Spiderhead is not a bad movie, but it’s also not subtle, so just as the names of the drugs are obvious cues as to what they do, the moral of the story is very simple: drugs are bad. At least, morally dubious drug trials are bad. I guess more broadly, this is a “for the greater good never leads anywhere good” cautionary tale. There’s also a bit about self-forgiveness tacked onto the end, but really, this movie is not about self-forgiveness. It could have been, with a little more meat on the story bone, but Spiderhead is a classic Reese-Wernick joint, slick and quick and style over substance. If anything, Reese and Wernick have stripped Saunders’ story, “Escape from Spiderhead”, of much of its meaning by altering the ending (I won’t spoil it, but the movie is considerably happier).

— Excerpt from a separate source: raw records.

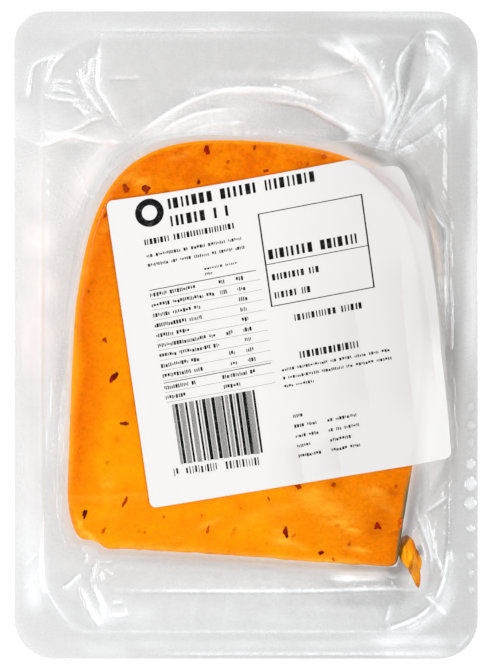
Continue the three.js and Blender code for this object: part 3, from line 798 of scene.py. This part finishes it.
def fold_relief(x, y, folds):
    """How far folds lift the film, the sheen on their soft side, the shade at the foot of their
    steep side, and each place's distance from the nearest fold, with that fold's power.

    Each fold rises steeply on its right, as seen along its points, and falls away softly on
    its left; with a negative width it is the other way round.
    """
    lift = np.zeros_like(x)
    sheen = np.zeros_like(x)
    shade = np.zeros_like(x)
    distance = np.full_like(x, 9.0)
    power = np.zeros_like(x)
    for points, height, width in folds:
        line = smooth_line(points)
        margin = 3 * SOFT_SIDE * abs(width)
        steep, soft = STEEP_SIDE * abs(width), SOFT_SIDE * abs(width)
        low, high = line.min(0) - margin, line.max(0) + margin
        near = (x > low[0]) & (x < high[0]) & (y > low[1]) & (y < high[1])
        here = np.column_stack([x[near], y[near]])
        best = np.full(len(here), 1e9)
        share = np.zeros(len(here))
        side = np.zeros(len(here))
        for step, (start, end) in enumerate(zip(line, line[1:])):
            along = end - start
            offset = here - start
            t = np.clip(offset @ along / (along @ along), 0, 1)
            away = np.hypot(*(offset - t[:, None] * along).T)
            closer = away < best
            best[closer] = away[closer]
            share[closer] = (step + t[closer]) / (len(line) - 1)
            leftward = along[0] * offset[:, 1] - along[1] * offset[:, 0]
            side[closer] = leftward[closer]
        taper = np.clip(np.sin(np.pi * np.clip(share, 0.03, 0.97)) * 1.7, 0, 1)
        reach = np.where(side * math.copysign(1, width) > 0, soft, steep)
        lift[near] += FOLD_RISE * height * np.exp(-((best / reach) ** 1.5)) * taper
        strength = min(1, abs(height)) * taper
        sheen[near] = np.maximum(sheen[near], strength * np.exp(-((best / (1.6 * reach)) ** 1.3)))
        foot = strength * np.exp(-((best / (2.4 * abs(width))) ** 1.5)) * (reach == steep)
        shade[near] = np.maximum(shade[near], foot)
        signed = best * np.sign(side) * math.copysign(1, width)
        nearest = best < np.abs(distance[near])
        distance[near] = np.where(nearest, signed, distance[near])
        power[near] = np.where(nearest, strength, power[near])
    return lift, sheen, shade, distance, power * np.clip(3 - 2 * np.abs(distance), 0, 1)


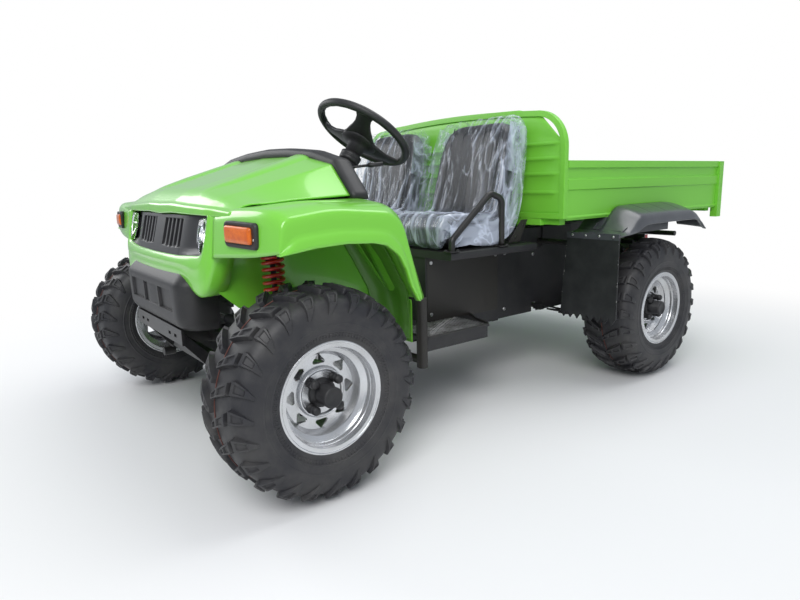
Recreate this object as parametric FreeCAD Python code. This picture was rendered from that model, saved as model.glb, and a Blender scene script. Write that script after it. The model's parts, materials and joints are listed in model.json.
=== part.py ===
import FreeCAD, Part
import math
import os
from FreeCAD import Vector

# Side by side utility vehicle with a tilting cargo bed, in millimetres.
# It faces -Y, +X is its left side, +Z is up, and it stands on Z = 0.
# Its origin is the middle of its footprint. Most stations along the vehicle
# are given as a distance behind the front axle, negative ahead of it.

# Running gear
WHEELBASE = 1746.0
TRACK = 1410.0
TYRE_DIAMETER = 635.0
TYRE_WIDTH = 247.0
TYRE_SIDES = 24
LUG_HEIGHT = 18.0
LUG_WIDTH = 30.0
LUG_SLANT = 16.0
RIM_RADIUS = 151.0
FLANGE_HEIGHT = 14.0
RIM_HALF_WIDTH = 105.0
RIM_WALL = 4.0
DISC_OFFSET = 44.0
WINDOW_COUNT = 8
BOLT_CIRCLE = 110.0
BOLT_COUNT = 4
HUB_RADIUS = 30.0
HUB_REACH = 110.0
SPINDLE_RADIUS = 17.0
TIE_ROD_RADIUS = 9.0
DAMPER_FOOT_INSET = 137.0
DAMPER_FOOT_Z = 262.0
DAMPER_HEAD_INSET = 153.0
DAMPER_HEAD_Z = 706.0
TOWER_INSET = 277.0
TOWER_WIDTH = 32.0
KINGPIN_INSET = 68.0
BALL_JOINT_RISE = 80.0
STEERING_ARM = 105.0
STEERING_ARM_INSET = 72.0
RACK_RISE = 48.0
PIN_GAP = 0.5
MOVING_GAP = 6.0

# Front body panels
PANEL = 5.0
NOSE_HALF_WIDTH = 464.0
NOSE_FRONT = -222.0
NOSE_TOP = 822.0
NOSE_BOTTOM = 572.0
GRILLE_HALF_WIDTH = 418.0
GRILLE_BOTTOM = 694.0
SLOT_COUNT = 4
SLOT_START = 70.0
SLOT_PITCH = 38.0
SLOT_WIDTH = 22.0
GRILLE_LEAN = 15.0
BUMPER_FRONT = -244.0
BUMPER_TOP = 612.0
BUMPER_BOTTOM = 452.0
BUMPER_HALF_WIDTH = 318.0
FENDER_BEAD = 14.0
COWL_DEPTH = 66.0
COWL_RISE = 12.0

# Cab
FLOOR_TOP = 350.0
FLOOR_HALF_WIDTH = 597.0
FLOOR_FRONT = 482.0
BULKHEAD_X = 460.0
BULKHEAD_TOP = 770.0
STEP_REAR = 857.0
SEAT_BOX_HALF_WIDTH = 402.0
SEAT_BOX_FRONT = 693.0
SEAT_BOX_REAR = 1113.0
SEAT_BOX_BOTTOM = 296.0
COVER_REAR = 1620.0
COVER_TOP = 600.0
COVER_CREST = 690.0
DECK_BOTTOM = 614.0
DECK_TOP = 645.0
DECK_HALF_WIDTH = 560.0
SEAT_CENTRE = 300.0
SEAT_WIDTH = 445.0
SEAT_TOP = 1180.0
HIP_BAR_X = 545.0
HIP_BAR_RADIUS = 12.5
WHEEL_CENTRE = (300.0, 488.0, 1088.0)
WHEEL_RADIUS = 188.0
WHEEL_GRIP = 13.0
COLUMN_ANGLE = 54.0
COLUMN_RADIUS = 22.0

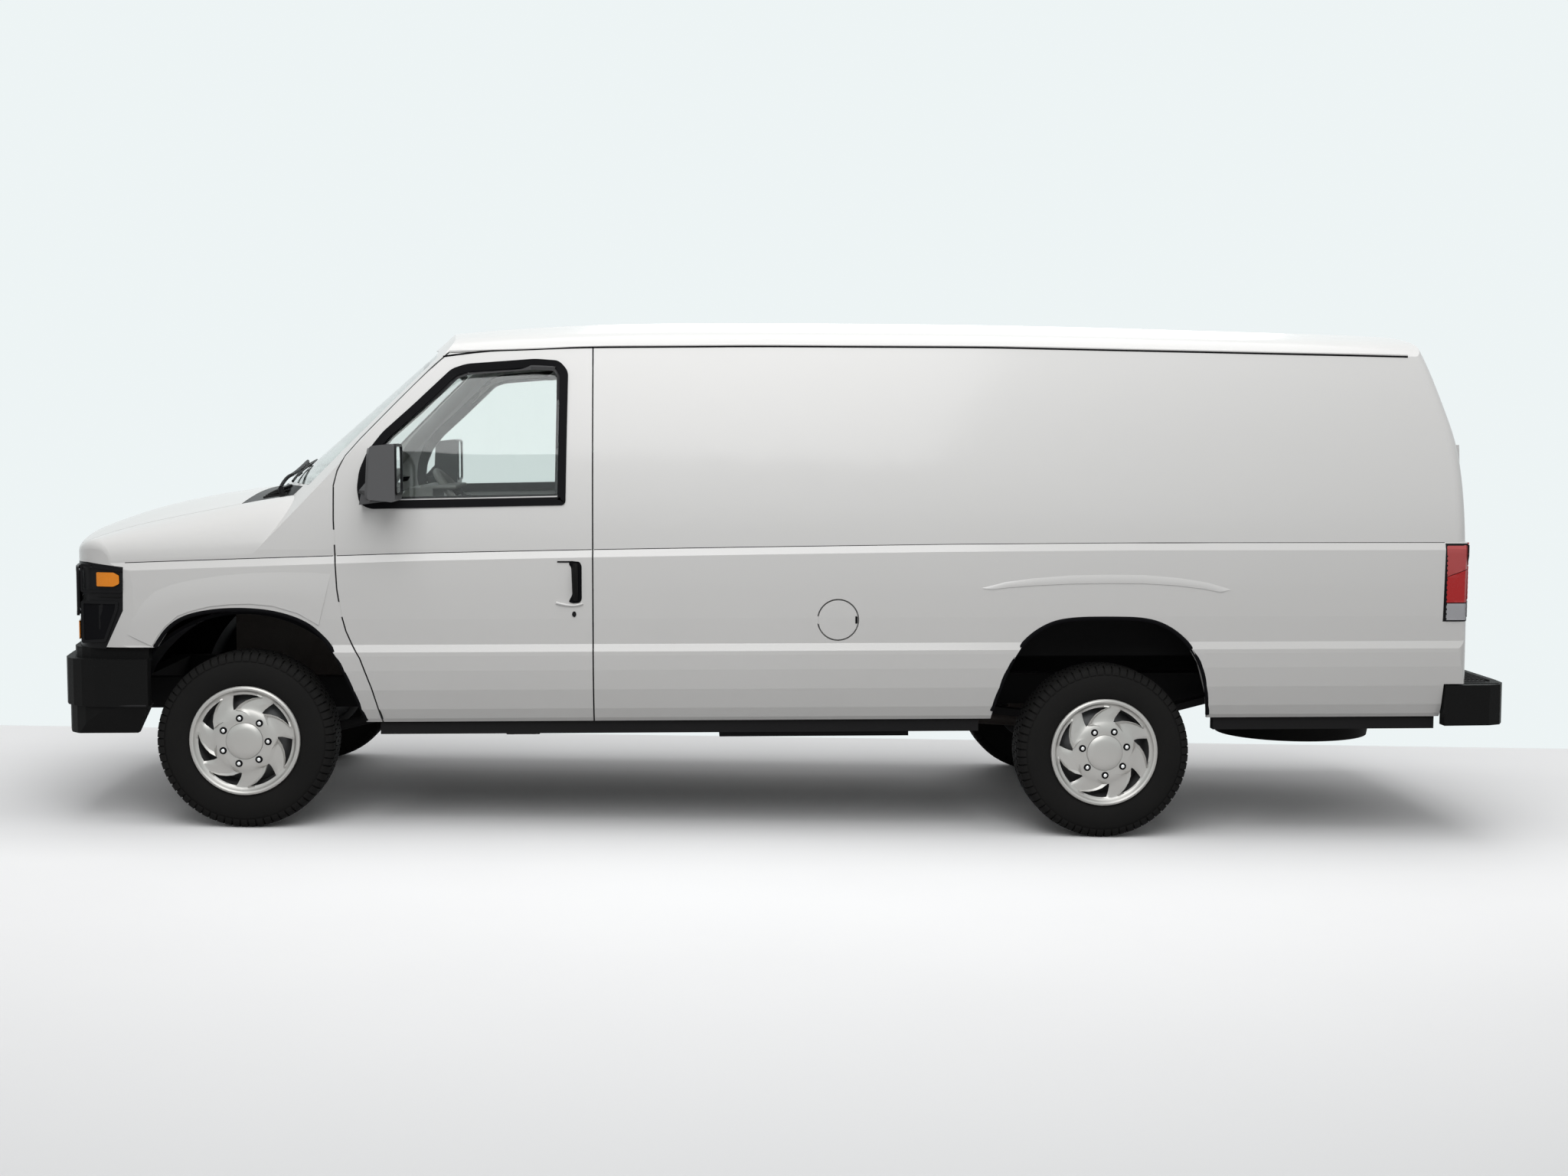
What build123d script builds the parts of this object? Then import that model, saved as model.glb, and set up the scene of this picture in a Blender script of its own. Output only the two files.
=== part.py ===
"""An extended full-size cargo van: body panels, doors, cab, chassis and wheels.

Lengths are in millimetres. X runs rearward, Y to the van's right, Z up, and the ground is Z 0.
The body is drawn level and then tipped nose-down by its rake about the ground below the front axle.
Places along the nose and cab count from the front axle, places along the tail from the rear axle.
"""

import math
import os

from build123d import *

os.makedirs("parts", exist_ok=True)

# Overall sizes
WHEELBASE = 3505.0
TAIL_LENGTH = 1506.0
BODY_HALF = 1006.0
ROOF_HEIGHT = 1952.0
FLOOR_TOP = 690.0
RAKE_DEG = 1.2

# Wheels and axles
HUB_HEIGHT = 358.0
TYRE_RADIUS = 358.0
TYRE_WIDTH = 223.0
RIM_RADIUS = 203.0
FRONT_HUB_INSET = 124.5
REAR_HUB_INSET = 151.0
HUB_FACE = 30.0
KINGPIN_INSET = 266.0
KINGPIN_R = 30.0

# Walls, gaps and chassis members
WALL = 55.0
FLANK_WALL = 60.0
HOOD_WALL = 40.0
GAP = 6.0
SEAT_GAP = 0.3
PIN_CLEARANCE = 0.05
RAIL_WIDTH = 76.0
RAIL_INSET = 576.0
RAIL_LOW = 425.0
RAIL_TOP = 555.0
FLOOR_SHEET = 35.0
GLASS_DEPTH = 18.0
GLASS_SHEET = 5.0

# Openings
DOOR_REAR = 1412.0
CARGO_DOOR_START = 71.0
CARGO_DOOR_FRONT = 590.0
CARGO_DOOR_REAR = 590.0
CARGO_DOOR_LOW = 520.0
REAR_DOOR_INSET = 146.0
CARGO_HINGE_IN = 15.0
CARGO_HINGE_LEAN = 0.08
REAR_HINGE_LEAN = 0.05
HOOD_INSET = 209.0
FUEL_DOOR_R = 80.0
FUEL_DOOR_HEIGHT = 841.0
FUEL_DOOR_AHEAD = 1099.0
PLATE_HEIGHT = 595.0
PLATE_PITCH = 177.8
PLATE_HOLE_R = 3.5

# Spare wheel
SPARE_BEHIND = 1058.0
SPARE_HEIGHT = 330.0

# Worked out from the sizes above
FRONT_AXLE_X = -2243.0
REAR_AXLE_X = FRONT_AXLE_X + WHEELBASE
TAIL_X = REAR_AXLE_X + TAIL_LENGTH
DOOR_REAR_X = FRONT_AXLE_X + DOOR_REAR
WAIST_HALF = BODY_HALF - 20.0
INNER_HALF = BODY_HALF - 84.0
REAR_DOOR_HALF = BODY_HALF - REAR_DOOR_INSET
HOOD_HALF = BODY_HALF - HOOD_INSET
KINGPIN_Y = BODY_HALF - KINGPIN_INSET
RAIL_Y = BODY_HALF - RAIL_INSET
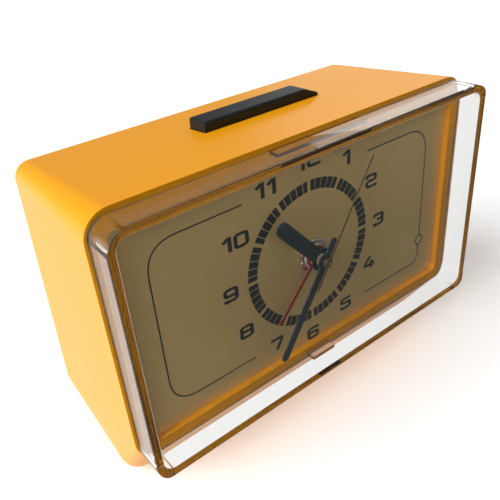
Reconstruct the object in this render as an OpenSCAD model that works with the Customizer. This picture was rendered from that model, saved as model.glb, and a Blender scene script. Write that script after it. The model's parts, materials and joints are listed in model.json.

Also, Spiderhead reminds me of 1995’s Harrison Bergeron, an adaptation of Kurt Vonnegut’s short story and another dystopic warning about taking “for the greater good” too far. Like Spiderhead, Bergeron isn’t bad, per se, but it stretches a simple premise further than it was meant to go and ends up flattening Vonnegut’s sharply made point. Some things exist in their correct medium, and like Vonnegut’s story, Saunders’ story makes its point succinctly. Stretching “Escape from Spiderhead” into a 90-minute movie robs it of its punch, particularly because no one on the creative team found anything to properly fill the runtime. We’re treated to a yacht rock soundtrack, Chris Hemsworth in a series of summer suits, Miles Teller with an inexplicable baby mullet, and occasional landscape shots of the coast of Queensland, Australia and the Whitsundays (Top Gun cinematographer Claudio Miranda is a regular Kosinski collaborator).
While Spiderhead is light on meaning, it is very watchable, and it’s very effective as a travelogue for Australia’s coastal tourism. Teller and Jurnee Smollett are fine as a pair of inmates, they don’t have tons to do, but they make the absolute medium of a chemistry-free romance. The real star of the show is Chris Hemsworth, relishing a chance to shift into dirtbag mode as Steve, the amoral warden of the prison and administrator of the drug trials. We rarely get to see Hemsworth like this—Bad Times at the El Royale was four years ago—but he is GREAT in dirtbag mode. Spiderhead isn’t as smart as it thinks it is, but it’s an easy breezy watch and a solid movie for the summer dystopic set.
Spiderhead is now streaming on Netflix.